Tous les matins au petit déj je pouvais me servir dans le grand saladier de dulce de leche fait par la mamma plusieurs fois par semaine. Pas pareil que la confiture de lait (on fait souvent l'amalgame), moins écoeurant, moins sucré. Je fermais les yeux et me retrouvais en Amérique du Sud !
Bref, tout ceci était sociologiquement intéressant, mais c'était pas la vie dont je rêvais. Je crois que les grandes villes, ce n'est pas fait pour moi. Si je ne peux pas me déplacer à vélo, je suis malheureuse... et à Rome, à moins d'être kamikaze (ou du moins d'habiter dans le centre), c'est pas possible.
Alors oui, il y a le métro, mais... seulement deux lignes sur une ville qui fait 12 fois la superficie de Paris (intra muros, entendons-nous bien) ! Elles se croisent une fois à la gare centrale, et basta.


Moi j'étais presque en bas de la ligne bleue.
Bien sûr, il y a le bus, mais il est soumis aux aléas de la circulation (qui est, ai-je besoin de le préciser, épouvantable).
Et une fois par mois en moyenne, à quoi a-t-on droit ? Allez, un indice : on a la même chose en France... la grève !!! Evidemment, pile-poil le jour où je rentrais d'excursion toute crado avec mon gros sac à dos, ne rêvant que d'une bonne douche et de mon lit. J'ai dû attendre la fin de la grève (4 ou 5h, c'est long).


09 septembre 2013

Travail à la romaine (2)

J'étais à deux doigts de partir en courant après la formation du lundi.

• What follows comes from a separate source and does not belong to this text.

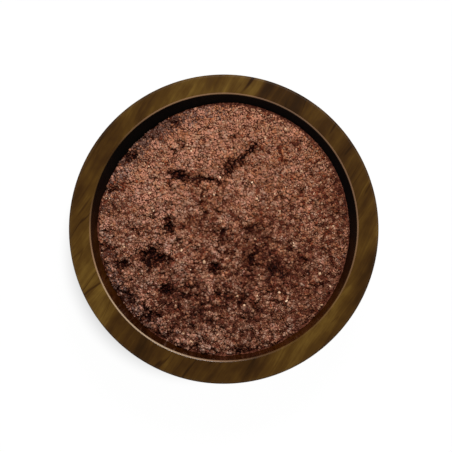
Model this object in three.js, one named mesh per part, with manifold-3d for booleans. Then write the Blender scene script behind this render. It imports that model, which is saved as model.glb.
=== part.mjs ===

J'ai appris qu'il s'agissait de cours particuliers uniquement, 6h de 60mn à la suite sans pause, et surtout, et surtout, sans préparation aucune !! L'élève débarque avec son petit livret dans lequel est écrit ce qu'il a fait la fois précédente (il y a au moins 4 ou 5 profs de français différents), et hop, tu dois continuer à la page 184 du bouquin que tu ne connais pas, vu que c'est une méthode italienne à la con, bien rébarbative en plus. Pour le français passe encore (mais je déteste le fait de ne pas être préparée, surtout quand une petite morveuse de 15 ans me demande le sens de « déréliction » !), mais pour l'anglais.... même s'ils ne me donnaient que des « beginners » et « pre-intermediate », vas-y coco pour expliquer des pages du livre que tu n'as pas pu étudier avant. J'ai failli perdre tous mes moyens pendant la 1ere heure avec une débutante. Selon les consignes j 'ai dû lui mentir (car elle m'a posé la question) et dire que mon père était anglais ! (sorry Pinooch) Quelle honte (pour l'école qui se targue de n'engager que des locuteurs natifs, pas pour moi). Le chef est venu me voir après, je lui ai confié que je ne me sentais pas capable d'enseigner l'anglais à un niveau plus haut que débutant, et il a dit qu'on allait laisser tomber l'anglais dans ce cas (sage décision), mais que du coup j'aurais moins d'heures et des horaires plus « flexibles » qu'on me communiquerait seulement la veille.
En général je bossais de 14 à 19h, et je dois avouer que c'était beaucoup moins fatigant que je ne le craignais (à part le samedi matin où c'était très dur de commencer à 9h...). Les élèves étaient souvent fort sympathiques, c'était super intéressant de discuter avec eux, j'ai appris un tas de choses, surtout sur la langue italienne. Je me gênais pas pour leur poser des questions à ce sujet, prenant comme excuse l'approche comparative des 2 langues. Et puis j'ai vu défiler toute une galerie de personnages hétéroclites, ça allait du prêtre polonais (quand je travaillais au siège près du Vatican) à la jeune fille de bonne famille plurilingue (ça changeait des Italiens « classiques »!), en passant par le cadre over-booké et la retraitée trop mignonne.
Le seul stress, c'était les heures de « full immersion » auxquelles je n'avais pas du tout été formée : tu te retrouves avec 2 ou 3 élèves dont le niveau peut être hétéroclite (possible d'avoir un A1, un A2 et un B2 !), et tu dois improviser quelque chose. Un cauchemar didactique.
Bref, le travail en soi n'était pas désagréable, mais c'était de l'exploitation. Un élève qui venait depuis 5 ans m'a dit que les profs restaient rarement plus d'un an, et j'ai compris pourquoi quand j'ai enfin réussi à aller déjeuner avec 2 collègues. Ils ne te font signer le contrat (CDD de 6 mois renouvelable) qu'après 2 ou 3 mois de travail au noir, et quel contrat... 1300 euros nets par mois pour 36h par semaine comme je disais précédemment, ils appellent ça contrat fixe pour justifier la basse rémunération horaire, mais ce n'est rien de plus que des vacations assurées : pas de vacances, et t'es pas payée si t'es malade.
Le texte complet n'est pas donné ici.